We have a terrific view down from The Plympton Hotel over Canning Road, behind the Castlemaine Brewery past The Boatbuilders House along the banks of the Swan River and Bicton.
Something I learned this week was John Duffield ,who landed in 1830 aboard the Warrior took up one of 4 land grants of 500 acres in what becamse Bicton. By 1845, Duffield was operating the first commercial vineyard with 5700 vines but in 1860 tragedy struck when his son James and a labourer John Luff were buried alive while sinking a well on the property.
Regular ferry services visited the East Street and Point Walter jetties with a tram passing one and reaching the other at Point Walter Reserve from Fremantle from the 15th December 1915, simultaneously with its opening of the extension of the East line to Stock Road, Bicton. The opening of this route helped to develop Point Walter into a popular resort and place of entertainment. Along with the trams came electric lighting, and, soon afterwards, well patronised shops and restaurants. Entertainment at Point Walter included a band. There were also panoramic views of the Swan River, frequently dotted with the sails of racing yachts.
Photo with thanks to Richard Rigg.
Over time, increasing numbers of motor car owners chose to seek entertainment further away from Fremantle than Point Walter. As a result, the Point Walter resort fell into disrepair, and patronage on the Point Walter line declined. In 1939, the line was closed
After the closure of the South Fremantle racecourse, a course was established in Bicton in 1904 on land leased by the Highams closer to Point Walter. This course too closed due to the WA Racing Restrictions Act in 1917.

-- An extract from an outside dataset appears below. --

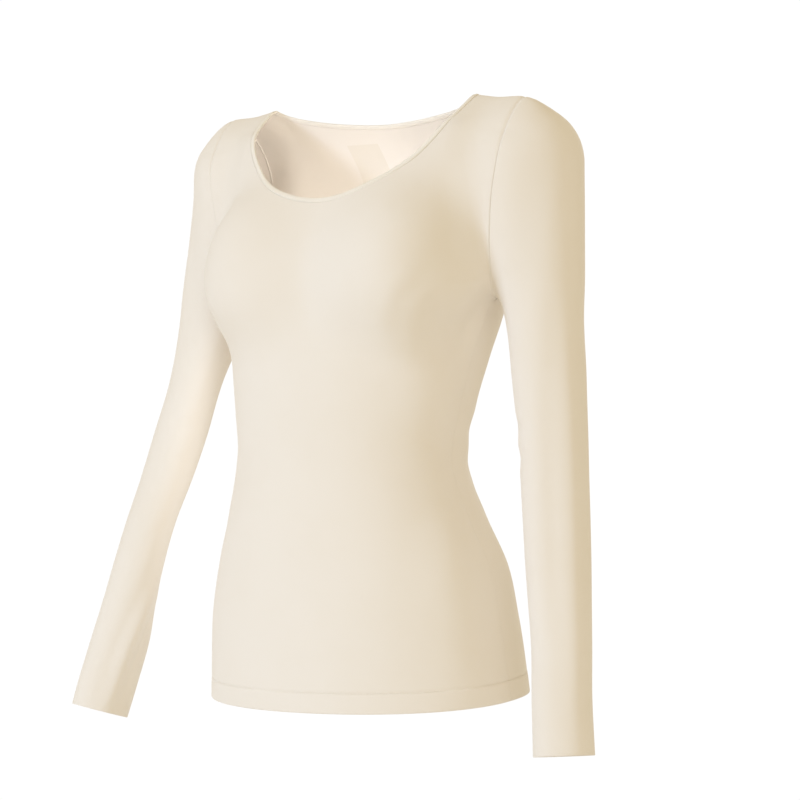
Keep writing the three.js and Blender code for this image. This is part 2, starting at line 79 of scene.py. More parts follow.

On the far left you can see what we know today as The Left Bank formerly the ‘Boatbuilder’s House’— thanks go to Fremantle Library for image no. LH004686
Bicton Baths survives today and was developed in 1926, initiated by the local Melville Amateur Swimming Club, which made good use of the existing animal quarantine station jetty as a swimming platform. The baths quickly became a very popular location for swimming lessons, races and later water polo.
After the end of the second World War, Bicton expanded quickly with new homes and families settling there in a suburb named after a village in Britain near East Devon.